©Paul Todd/AMERICA’S CUP
American Magic testing programme continues in Pensacola on the AC40
New York Yacht Club American Magic made the absolute best of a light-weather training day in Pensacola on Friday with the sailors working hard on technique whilst also gathering crucial foil data as the testing programme continues with their new starboard anhedral on the AC40 that is now in full-on LEQ12 development mode. The team also declared a new mainsail and number 2 jib as they seek to scale-test ahead of their new AC75 that will go into build in the next few months.
As a gauge of the level that the sailors are operating at, they put in a new record number of manoeuvres, completing an astounding 104 tacks and gybes over a session that lasted almost six hours from dock-out to dock-in. The team are highly committed to the programme and the techniques being honed are impressive. The team’s signature bow-down windward heel upwind technique was executed beautifully with Paul Goodison and Tom Slingsby showing smooth as silk helming whilst both flight control and trim were pin-point accurate to keep the power on. The new mainsail looked relatively flat but with a very even break all the way up the leech, similar to what we are seeing with Emirates Team New Zealand so the suspicion is that the new sail may also be housing new controls hidden within the double skin.
On port tack with the new anhedral foil, the sailors went through a number of cant sweeps trying different angles and they certainly seem to have the measure of it. Flight was low and powerful and take-offs were rapid with ‘America’ popping quickly onto her foils. As the breeze built into the afternoon, the sailors went for it on a short racecourse with double-board manoeuvres being practised in the pre-start as we’ve seen with Luna Rossa Prada Pirelli in recent days and a lot of work on the transition from double-board to single board flight being executed. The session was abruptly ended however as debris in the water was fished out by the Chase Boat crew and the recon unit suspected that ‘America’ may well have hit the submerged wooden pylon piece that was floating in the Bay.
Debris damage aside, American Magic very much look the real deal having exceuted an almost perfect winter of training and the first pre-regatta in Vilanova in September will be fascinating to see how this team performs relative to the other America’s Cup teams in this cycle. On paper they are very much a team to watch.
Andrew Campbell, one of the team’s key Flight Controllers gave a superb interview after sailing on Friday and is more than keen to get racing the AC40, saying: “I've never sailed in Vilanova before but I'm definitely excited to be there. There are a lot of great spots on that South Coast of Spain facing the Mediterranean that we've all sailed before, but this will be a new one for many of us and you know we're excited about a new venue. Expectations are that it will be similar to Barcelona in a lot of ways, it's not that far away and now we're looking forward to making the most of it…any time we can get the team into a racing format it puts us under pressure and that gives us a better chance to be ready on race day when we get the AC75 on the water so looking to get this team racing in any way we can but you know in a format that looks like the AC75 in the AC40, that's the greatest opportunity we could possibly ask for.”
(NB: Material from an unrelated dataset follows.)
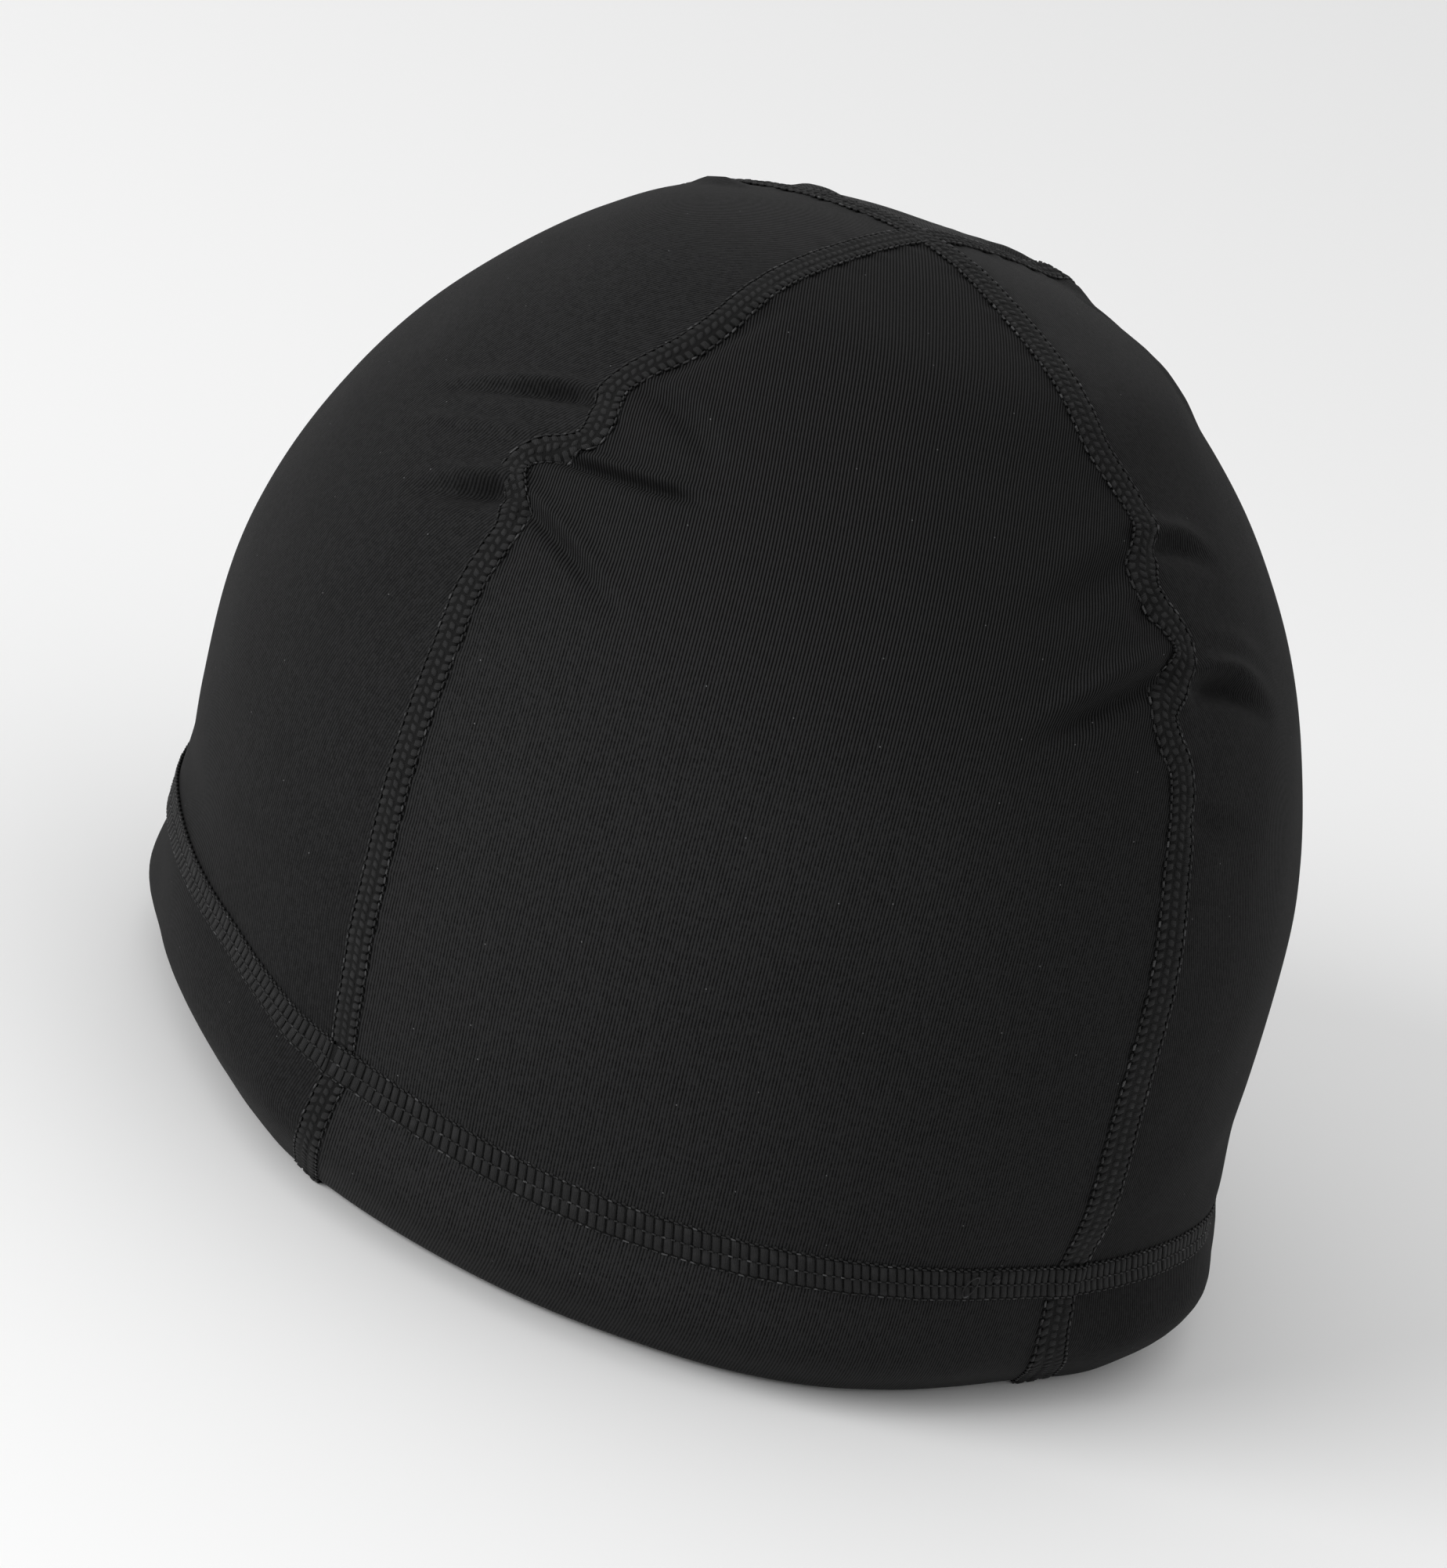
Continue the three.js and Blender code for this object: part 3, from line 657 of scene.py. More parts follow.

Talking about the day’s sailing and what the goals were for the day, Andrew commented: “I think we made it through most of our boxes today. The majority of our conversation is just about looking at the foils, looking at how they are different and looking at how they're behaving in these lighter conditions. We've been sailing with those foils in plenty of breeze and this is the first day we really had a kind of a consistently light air day, so we need to see it in those conditions. We think Barcelona is going to have those conditions so it's a priority for us to make sure we make the most of the light air days and push them in ways that we expect to see them pushed as we move forward into the Mediterranean.”
And speaking about the new declared mainsail, Andrew gave a broader view which was a good insight into the workings of the team: “Our Quantum Engineering squad is putting a lot of good products together that we need to test and have ready to scale up for the big boat, so you know all of these projects are in scale for the big boat and the priority for us is to make sure we go through the design process, make sure we go through the build process, and then make sure we understand how it performs on the water and whether it's up to expectations so yeah all the finishing details, all the build structures and all that stuff has to be kind of understood, developed, and practised. We’ve got to practise on the shore side too so a part of this process is just going through the motions making sure we've got all our systems up and running and on shore side to make sure that we’ve got a product that we know will perform well on the water.”
‘Performance’ is a big word in the lexicon of the American Magic team at the moment and their on-water ability is unquestioned. Another record day, they just get better and better. The programme continues, at pace, this week. Good things happening in Pensacola.